What we ended up doing was taking them to a very small show, that wasn't recognized or anything. A schooling show. We got in the ring, and they exhibited these bad behaviors. Because we weren't worried about going for high point or placement, we corrected them and stomped their little behinds for being so naughty! We didn't place in any of the classes, but we went home with a valuable lesson. From that day on, they never screwed up in the ring. When they did, we would make sure the judge wasn't looking, and check them as best we could. We did very well afterwords.

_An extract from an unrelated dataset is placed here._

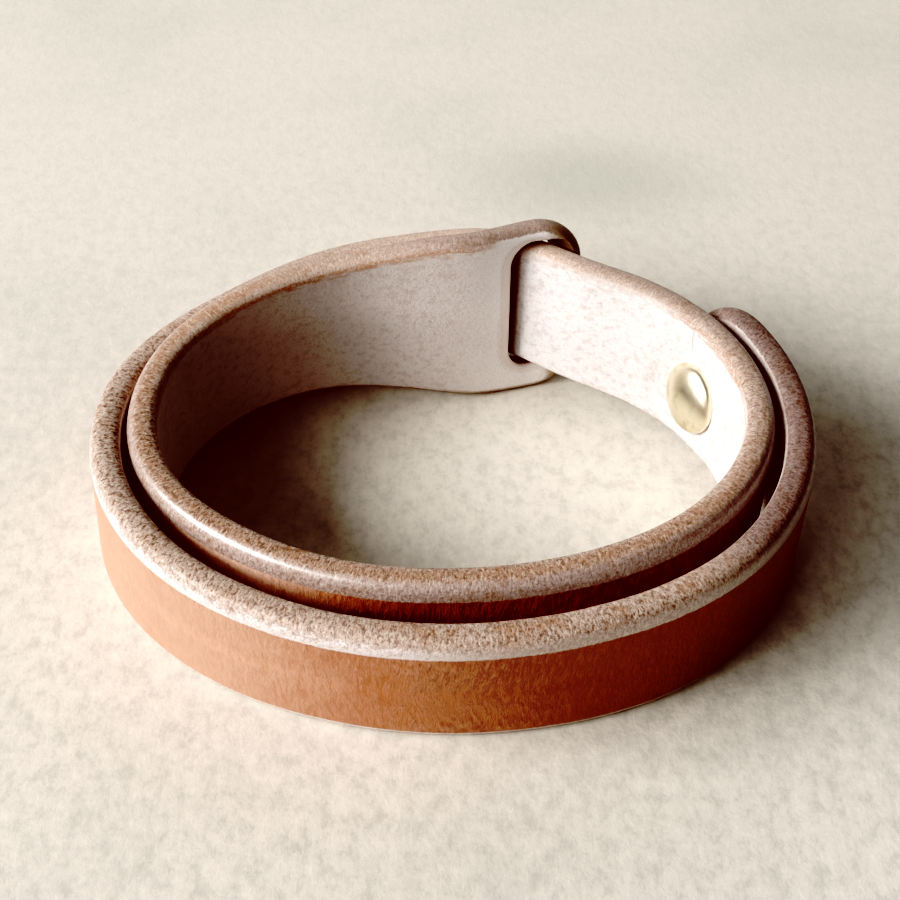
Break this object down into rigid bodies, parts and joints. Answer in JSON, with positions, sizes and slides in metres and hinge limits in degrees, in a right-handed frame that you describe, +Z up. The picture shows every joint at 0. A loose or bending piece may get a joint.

That is kind of a last-ditch method, but it does work. Sometimes they just know when they can get away with it, and when they can't.


----------



## Westernpleasurelover (Aug 18, 2014)

Try to get his attention while the judge isn't looking and get him back into proper set up.


----------



## danicelia24 (Jul 16, 2013)

Do you practice at home with other horses? If not I would suggest having a couple of friends do a mock showmanship class. And practice standing in line with other horses around him. It could be the other horses making him nervous.


----------



## budley95 (Aug 15, 2014)

To be honest the thing that taught my horse to stand politely in working hunter classes was going out mock hunting, he soon learnt that standing was a good time to rest. I don't know if that would be any good for you though? Other thing is just LOADS of practice, stick with lots of little shows and eventually the penny should drop!


----------